(Information provided):
════════════════════

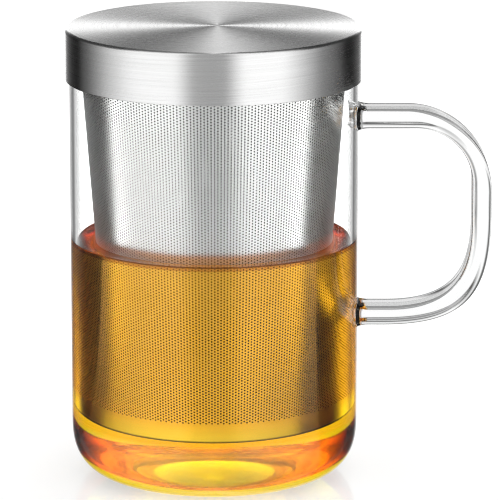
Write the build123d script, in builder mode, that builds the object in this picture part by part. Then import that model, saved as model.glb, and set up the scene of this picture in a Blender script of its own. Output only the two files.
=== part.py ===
"""Glass tea mug with a lift-out strainer basket and a lift-off steel lid.

Millimetres, +Z up. The origin is on the mug's axis, at the underside of its base. The handle
points along +X. The basket hangs by its collar's flange on the mug's rim, and the lid's
silicone seal rests on that flange, so the three lift apart along +Z.
"""

import os

from build123d import *

# ---------------------------------------------------------------- driving dimensions

# The glass cup
mug_diameter = 85.0
mug_height = 131.6
glass_wall = 1.85
glass_base = 2.4
base_corner_radius = 13.2
rim_rounding = 0.8

# The glass handle: a D bent from a solid flat rod, seen in the XZ plane
handle_reach = 39.5  # from the cup's side to the rod's outermost face
handle_top = 110.9  # upper face of the upper run
handle_bottom = 45.7  # lower face of the lower run
rod_upper = 5.8  # the rod's thickness in the upper run, the grip and the lower run
rod_grip = 5.7
rod_lower = 5.6
rod_width = 13.0  # across the D
rod_edge_radius = 2.0
upper_bend_outer = 24.9
upper_bend_inner = 16.8
lower_drop_outer = 33.0  # the lower bend's height and length, along the outer and inner face
lower_run_outer = 31.8
lower_drop_inner = 25.0
lower_run_inner = 25.0
lower_pull_outer = (0.76, 0.73)  # how far each end of the bend keeps straight, as a share
lower_pull_inner = (0.63, 0.79)
flare_length = 3.4  # where the rod's ends are melted onto the cup
flare_spread = 1.1
flare_tuck = 0.2  # how far the flare's tip dips into the rod
root_depth = 1.2  # how far the rod is drawn past the cup's side before it is cut to it

# The strainer basket, of steel sheet
basket_depth = 114.3  # from the mug's rim to the basket's underside
basket_bottom_diameter = 62.0
basket_neck_gap = 0.95  # radial, to the glass at the rim
basket_sheet = 0.35
floor_sheet = 0.5
floor_weld_gap = 0.05
floor_hole = 0.9
floor_pitch = 2.4
floor_ring_step = 6  # each ring of holes has this many more than the one inside it
floor_margin = 2.0
collar_height = 10.1
collar_sheet = 0.5
collar_bend = 0.5  # inside radius of the bend from the neck to the flange
flange_setback = 0.3  # from the cup's outside to the flange's edge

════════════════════

(Your task):
Print the listing above in full, exactly as it is.

(Response below):
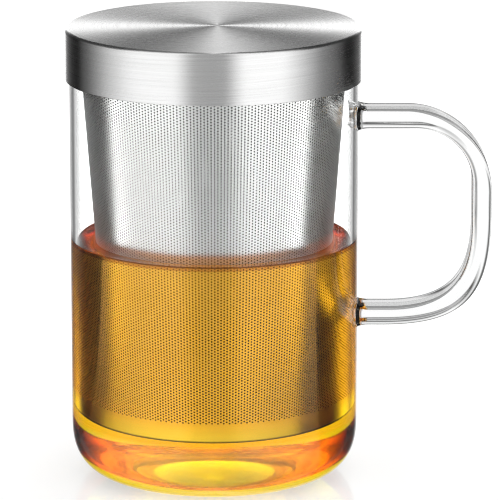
Write the build123d script, in builder mode, that builds the object in this picture part by part. Then import that model, saved as model.glb, and set up the scene of this picture in a Blender script of its own. Output only the two files.
=== part.py ===
"""Glass tea mug with a lift-out strainer basket and a lift-off steel lid.

Millimetres, +Z up. The origin is on the mug's axis, at the underside of its base. The handle
points along +X. The basket hangs by its collar's flange on the mug's rim, and the lid's
silicone seal rests on that flange, so the three lift apart along +Z.
"""

import os

from build123d import *

# ---------------------------------------------------------------- driving dimensions

# The glass cup
mug_diameter = 85.0
mug_height = 131.6
glass_wall = 1.85
glass_base = 2.4
base_corner_radius = 13.2
rim_rounding = 0.8

# The glass handle: a D bent from a solid flat rod, seen in the XZ plane
handle_reach = 39.5  # from the cup's side to the rod's outermost face
handle_top = 110.9  # upper face of the upper run
handle_bottom = 45.7  # lower face of the lower run
rod_upper = 5.8  # the rod's thickness in the upper run, the grip and the lower run
rod_grip = 5.7
rod_lower = 5.6
rod_width = 13.0  # across the D
rod_edge_radius = 2.0
upper_bend_outer = 24.9
upper_bend_inner = 16.8
lower_drop_outer = 33.0  # the lower bend's height and length, along the outer and inner face
lower_run_outer = 31.8
lower_drop_inner = 25.0
lower_run_inner = 25.0
lower_pull_outer = (0.76, 0.73)  # how far each end of the bend keeps straight, as a share
lower_pull_inner = (0.63, 0.79)
flare_length = 3.4  # where the rod's ends are melted onto the cup
flare_spread = 1.1
flare_tuck = 0.2  # how far the flare's tip dips into the rod
root_depth = 1.2  # how far the rod is drawn past the cup's side before it is cut to it

# The strainer basket, of steel sheet
basket_depth = 114.3  # from the mug's rim to the basket's underside
basket_bottom_diameter = 62.0
basket_neck_gap = 0.95  # radial, to the glass at the rim
basket_sheet = 0.35
floor_sheet = 0.5
floor_weld_gap = 0.05
floor_hole = 0.9
floor_pitch = 2.4
floor_ring_step = 6  # each ring of holes has this many more than the one inside it
floor_margin = 2.0
collar_height = 10.1
collar_sheet = 0.5
collar_bend = 0.5  # inside radius of the bend from the neck to the flange
flange_setback = 0.3  # from the cup's outside to the flange's edge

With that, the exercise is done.